His entire ministry is filled with doing all the things He would later expect the disciples to do. He even had them do some of those things while He observed and then gave them feedback on it. That was how Jesus discipled them. Like the washing of the feet, Jesus showed them how to disciple one another by discipling them as He expected us to imitate.

Our 8th truth of discipleship of the Seventeen Truths of Discipleship (the "D17") is:

Discipleship has to be modeled and experienced.


We are called to disciple one another, and to do so as Jesus discipled the Twelve. We can assume that Jesus demonstrated for us not only the what but the how. Disciples are learners, but they learn primarily by doing. That's how Jesus discipled them. We are too much in the habit of trying to disciple one another by talking only.

But prove yourselves doers of the word, and not merely hearers who delude themselves. (James 1:22)

Let's drop any expectation that any disciple will learn anything significant about the life of a disciple unless they see it modeled and experience it firsthand. Don't expect disciples to learn how to pray without prayer being modeled (by the way, the Lord's Prayer is nothing except Jesus modeling prayer rather than lecturing about prayer). Don't expect disciples to learn how to read the Bible devotionally until it's modeled for them. Or talking about their faith, or being generous, or serving those in need, or using his or her talents to bring human flourishing in others, or anything else about the genuine Christian life. And especially, don't expect disciples to learn how to disciple others without experiencing being discipled.

Model for others what you want them to learn about following Christ.
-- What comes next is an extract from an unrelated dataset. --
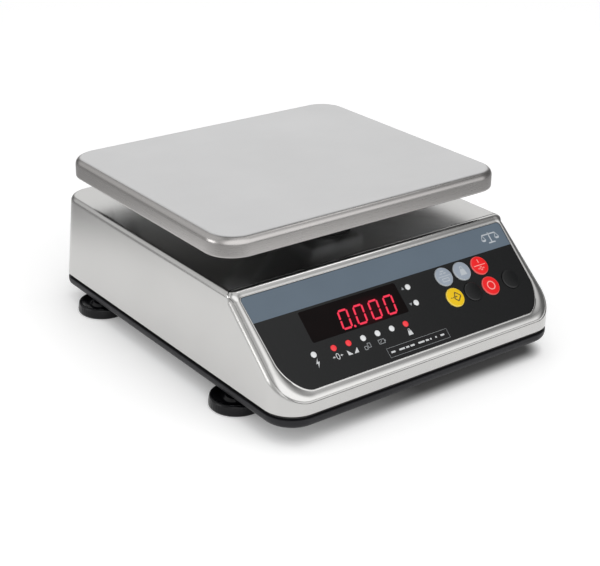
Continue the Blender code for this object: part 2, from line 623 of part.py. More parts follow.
def power_pack():
    (x0, x1), (y0, y1), (z0, z1) = BATTERY
    case = solid("battery", box((x0, x1), (y0, y1), (z0, z1)), "battery_case", (x0, y0, z0))
    add(case, box((x0 + 8, x0 + 14), (y0 - 4, y0 + 1), (z1 - 14, z1 - 13)),
        box((x1 - 14, x1 - 8), (y0 - 4, y0 + 1), (z1 - 14, z1 - 13)))
    low, high, strap = BASE_FLOOR + GAP, z1 + GAP, 1.5
    arch = [(x0 - 10, low), (x0 - GAP, low), (x0 - GAP, high), (x1 + GAP, high), (x1 + GAP, low),
            (x1 + 8, low), (x1 + 8, low + strap), (x1 + GAP + strap, low + strap),
            (x1 + GAP + strap, high + strap), (x0 - GAP - strap, high + strap),
            (x0 - GAP - strap, low + strap), (x0 - 10, low + strap)]
    band = prism(arch, -8, 8)
    band.transform(Matrix.Translation((0, 45, 0)) @ Matrix.Rotation(math.pi / 2, 4, "X"))
    solid("battery_bracket", band, "zinc_steel", (x0, 45, low))
    hatch_low, hatch_high = BASE_LOW + 0.2, BASE_FLOOR - 0.1
    hatch = solid("battery_hatch", box((HATCH_X[0] + GAP, HATCH_X[1] - GAP),
                                       (HATCH_Y[0] + GAP, HATCH_Y[1] - GAP), (hatch_low, hatch_high)),
                  "base_plastic", (HATCH_X[0], HATCH_Y[0], hatch_low))
    screw_x, screw_y = HATCH_X[0] + 34, HATCH_Y[0] + 5
    cut(hatch, rod(4.6, BASE_LOW - 1, BASE_LOW + 1.9, (screw_x, screw_y), steps=12))
    cut(hatch, rod(1.9, BASE_LOW - 2, BASE_FLOOR + 1, (screw_x, screw_y), steps=12))
    solid("hatch_screw", pan_head_screw(4.2, 1.5, BASE_LOW + 0.2, BASE_FLOOR + 0.1, (screw_x, screw_y)),
          "zinc_steel", (screw_x, screw_y, BASE_LOW))


def power_socket():
    """Round inlet through the back wall: a deep cup for the plug with a contact pin in it."""
    cup = [(0, -22), (SOCKET_R - 1.4, -22), (SOCKET_R, -20), (SOCKET_R, -0.3), (SOCKET_R - 0.4, 0),
           (5.6, 0), (5.6, -14), (1.2, -14), (1.2, -7.4), (0.6, -7), (0, -7)]
    shape = turned(cup)
    face_y = SHELL_HALF_Y - 0.2
    shape.transform(Matrix.Translation((SOCKET_X, face_y, SOCKET_Z)) @ Matrix.Rotation(-math.pi / 2, 4, "X"))
    solid("power_socket", shape, "base_plastic", (SOCKET_X, face_y, SOCKET_Z))


def main_board():
    board = solid("main_board", box(*MAIN_BOARD), "board_green", (MAIN_BOARD[0][0], MAIN_BOARD[1][0], 24))
    top = MAIN_BOARD[2][1]
    parts = [((-92, -70), (-30, -8), 14), ((-60, -44), (-28, -12), 3), ((-40, -30), (-30, 10), 8),
             ((-90, -74), (6, 22), 9), ((-62, -46), (4, 30), 6)]
    add(board, *[box(x, y, (top - 0.5, top + high)) for x, y, high in parts])
    corners = [(x, y) for x in (-96, -28) for y in (-36, 36)]
    add(board, *[rod(3.0, BASE_FLOOR + GAP, MAIN_BOARD[2][0] + 0.5, place, steps=8) for place in corners])


def lead(name, knots, radius):
    """Insulated lead along a smooth curve through its knots."""
    knots = [Vector(point) * MM for point in knots]
    padded = [2 * knots[0] - knots[1], *knots, 2 * knots[-1] - knots[-2]]
    points = []
    for a, b, c, d in zip(padded, padded[1:], padded[2:], padded[3:]):
        for k in range(3):
            t = k / 3
            points.append(0.5 * (2 * b + (c - a) * t + (2 * a - 5 * b + 4 * c - d) * t ** 2
                                 + (3 * b - a - 3 * c + d) * t ** 3))
    points.append(knots[-1])
    curve = bpy.data.curves.new(name, "CURVE")
    curve.dimensions = "3D"
    curve.bevel_depth, curve.bevel_resolution, curve.use_fill_caps = radius * MM, 2, True
    spline = curve.splines.new("POLY")
    spline.points.add(len(points) - 1)
    for slot, point in zip(spline.points, points):
        slot.co = (*point, 1.0)
    curve.materials.append(finish_material("lead_grey"))
    bpy.context.scene.collection.objects.link(bpy.data.objects.new(name, curve))


def ribbon(name, knots, width, thick):
    """Flat ribbon cable: a strip swept along a polyline in a plane across X."""
    outer = [(y, z + thick / 2) for y, z in knots]
    inner = [(y, z - thick / 2) for y, z in reversed(knots)]
    middle = -50.0
    strip = prism(outer + inner, middle - width / 2, middle + width / 2)
    strip.transform(Matrix(((0, 0, 1, 0), (1, 0, 0, 0), (0, 1, 0, 0), (0, 0, 0, 1))))
    solid(name, strip, "lead_grey", (middle, knots[0][0], knots[0][1]))


def inner_leads():
    lead("load_cell_lead", [(-15.6, 76, 45), (-22, 74, 44), (-30, 60, 38), (-34, 48, 33), (-36, 38, 29.5)],
         1.5)
    start, end = (-41.5, 30.0), (-98.0, 46.0)
    steps = 10
    knots = []
    for k in range(steps + 1):
        t = k / steps
        knots.append((start[0] + (end[0] - start[0]) * t, start[1] + (end[1] - start[1]) * t
                      - 8.0 * math.sin(math.pi * t)))
    ribbon("display_ribbon", knots, 20.0, 0.8)


def build():
    clear_scene()
    weighing_pan()
    pan_spider()
    top_spacer()
    load_cell()
    cell_mounting()
    dust_boot()
    top_housing()
    level_vial()
    base_tray()
    base_gasket()
    levelling_feet()
    front_panel()
    light_guides()
    keys()
    boards()
    power_pack()
    power_socket()
    main_board()
    inner_leads()


build()
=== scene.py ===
"""Looks of the counting scale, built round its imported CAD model.

Lengths are millimetres, +Z up and the front towards -Y, unless a comment says metres; piece() turns
them into metres.  Panel axes are (across, up the slope, outwards) from the overlay's top edge.
"""

import math

import bmesh
import bpy
from mathutils import Matrix, Vector
from mathutils.bvhtree import BVHTree
from mathutils.geometry import interpolate_bezier


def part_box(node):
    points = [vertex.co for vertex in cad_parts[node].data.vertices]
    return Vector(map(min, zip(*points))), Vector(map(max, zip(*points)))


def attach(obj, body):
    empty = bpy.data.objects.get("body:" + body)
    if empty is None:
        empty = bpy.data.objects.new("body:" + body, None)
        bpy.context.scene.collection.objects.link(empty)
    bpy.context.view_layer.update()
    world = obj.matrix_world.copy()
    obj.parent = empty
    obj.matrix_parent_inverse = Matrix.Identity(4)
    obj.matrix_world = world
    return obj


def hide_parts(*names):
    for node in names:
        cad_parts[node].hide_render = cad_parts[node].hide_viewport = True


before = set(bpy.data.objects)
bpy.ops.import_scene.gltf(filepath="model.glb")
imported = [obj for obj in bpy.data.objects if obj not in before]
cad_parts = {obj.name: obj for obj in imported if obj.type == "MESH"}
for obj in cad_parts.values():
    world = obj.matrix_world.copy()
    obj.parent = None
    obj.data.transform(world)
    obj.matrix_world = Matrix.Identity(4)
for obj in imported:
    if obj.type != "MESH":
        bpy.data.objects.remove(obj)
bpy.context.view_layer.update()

MM = 0.001

# ---- sizes, from the frame where it has them


def span(node):
    """Lowest and highest corner of a CAD node in millimetres."""
    low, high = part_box(node)
    return low / MM, high / MM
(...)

Seek out those who can model for you what you want to learn about following Christ. Talk about discipleship ... but wait until after actually doing something disciples do.

Tuesday, September 9, 2014

D17 Part 7: Frequent and Long-term

Form a picture in your mind. I'm going to write one word, and I want you to picture a scene that best depicts that word in action. Here's the word: discipleship. Before you read any further, spend a minute just painting that picture in your mind - the people, the setting, the sights and sounds, location, furniture. What's in your hands, if anything? What is in front of you? Who else is with you? How long will you be there? What do you do after this scene?
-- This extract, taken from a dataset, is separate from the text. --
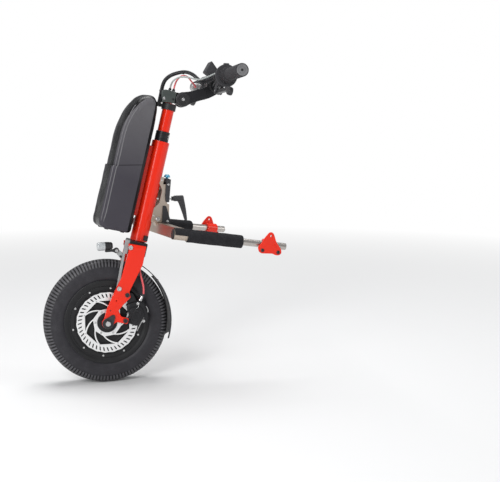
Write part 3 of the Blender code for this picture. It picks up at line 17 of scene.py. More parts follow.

Go ahead ... picture that scene. Then continue reading...

For quite some time, the scene that would pop into my head would be two people of the same gender at a table, with Bibles, pens, and a notebook or workbook. Maybe an extra book. Definitely coffee. So, we're either at coffee shop or in someone's home. We meet at a certain time on the same day of the week, and we end at a certain time, because we've got other things to do. It may be the only 90 minutes or so that I see that person during that week.

My first experience of "being discipled" took place in a dorm room. My friend and I would play racquetball for an hour, then go back to the dorms, sit at a desk with our Bibles, pens, and notebooks. It was an extremely formative time. But we also hung out together several times during the week. We didn't have a workbook, so the first time I saw discipleship workbooks, I wondered if perhaps we had been doing discipleship the wrong way.
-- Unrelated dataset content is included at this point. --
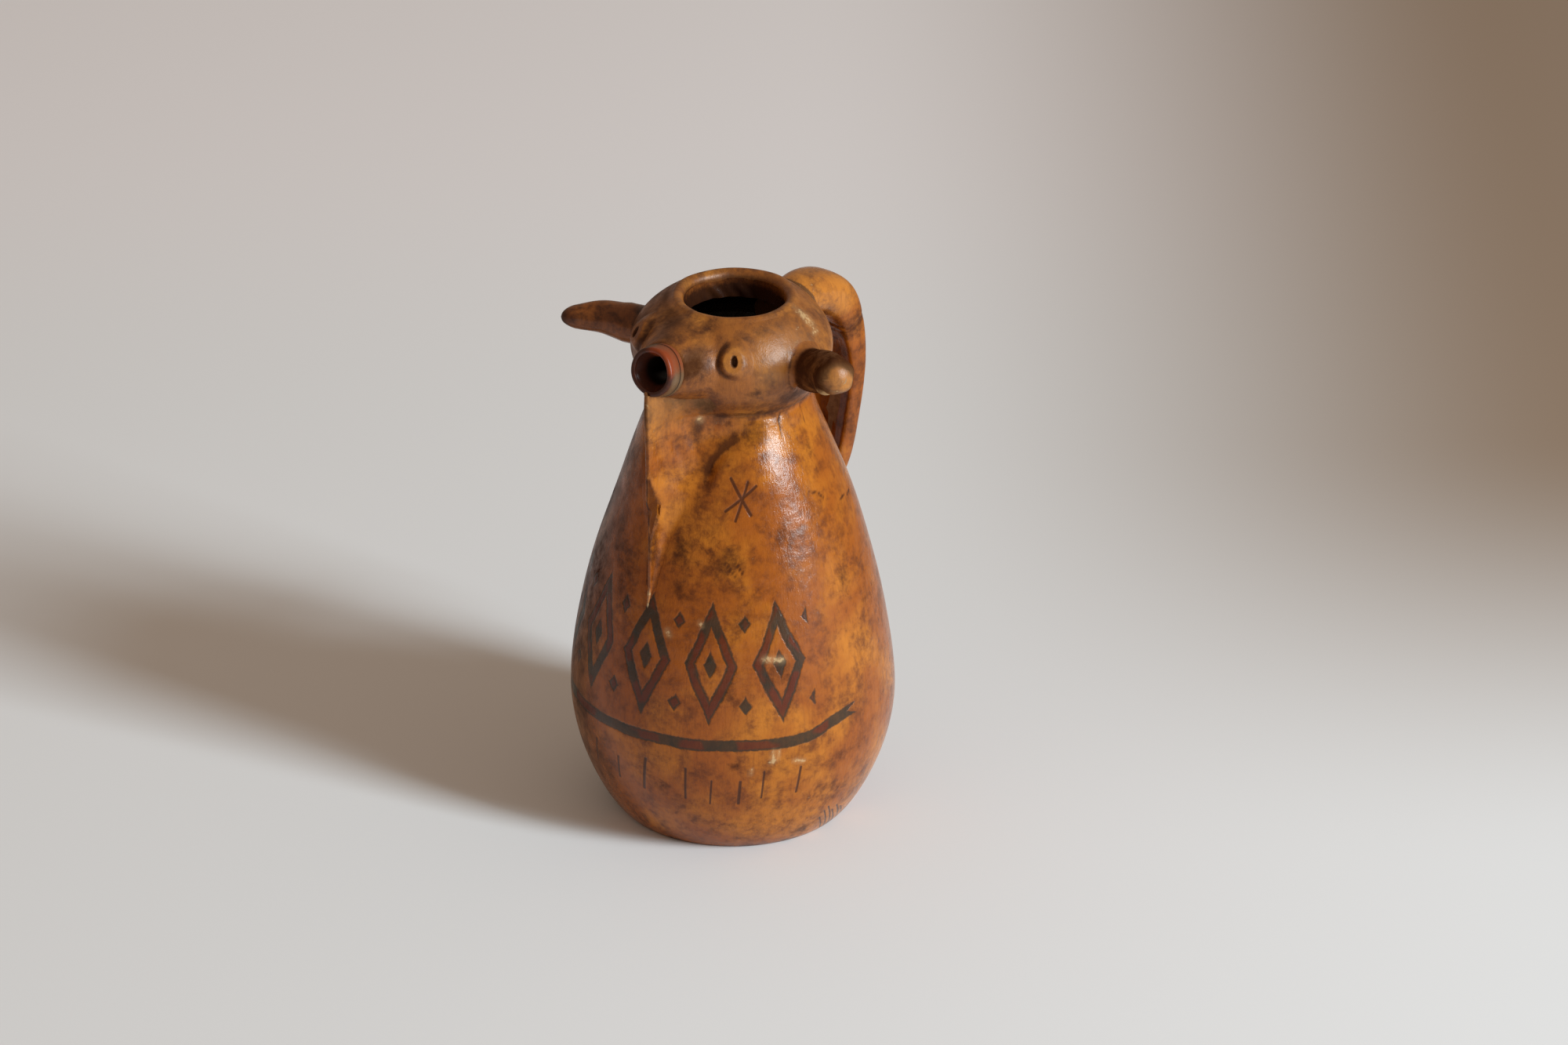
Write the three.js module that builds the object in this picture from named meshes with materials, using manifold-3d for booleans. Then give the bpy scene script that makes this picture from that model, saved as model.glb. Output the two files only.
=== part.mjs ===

As formative as that time was, I can tell you only two things in particular that I learned during that time. One was a historical fact, and the other was a piece of advice that applies only to relatively rare situations. It was formative, and I learned some great habits, but what I learned largely has become part of my swirl of Christian knowledge without any ability to attribute who taught me what.

I remember another situation that I never would have called "discipleship" (until recently), but was as impacting to my Christian life as was the time spent with my racquetball friend. In Austin, I used to help take food donated by groceries stores, make sandwiches, and then hand them out to the homeless downtown. Week after week, I worked side by side with a guy about 10 years my senior. Like me, he had a job during the day and family at home. As we made sandwiches and handed them out, we talked. And he discipled me - without a table, a pen, a book, or even a Bible. I remember specific things that he said that have stayed with me. Practical, daily, fully Christian ways of looking at life and doing life.

Both were examples of discipleship, neither had a prepared curriculum, and together they help illustrate the seventh of 17 Truths of Discipleship ("D17"):

Discipleship needs to be frequent and long-term.*

Not just once in a while, and ideally, not just once a week. Not just for 12 weeks, finish the workbook, and then you're done, but month after month, and year after year. That's how these guys discipled me - as we were doing life, more than just a formal "discipleship time," related to real life. Sometimes, I learned specific lessons that I still remember. Other times, the lessons just became part of who I am. Both were formative.

When we picture "discipleship," the image that should come to mind should somehow resemble how Jesus discipled His disciples. Frequent contact, not just formal "discipleship" settings. As they were doing life, busy with the rhythms of life. And long-term - Jesus spent three years in near-constant contact with them. If you add up all the hours Jesus spent with them, and then tried to accumulate that many hours at just one hour per week, it would take over 3 decades!

In John 15:26-27, Jesus emphasizes the importance of all the number of hours the disciples spent with Him, and how that impacts them as His disciples:

26  “When the Helper comes, whom I will send to you from the Father, that is the Spirit of truth who proceeds from the Father, He will testify about Me,
27  and you will testify also, because you have been with Me from the beginning.

When you think discipleship, think less about workbooks and coffee shops, and think more about racquetball and making sandwiches with someone who's traveled the journey longer than you.

* This aspect of discipleship comes from the teachings of Caesar Kalinowski.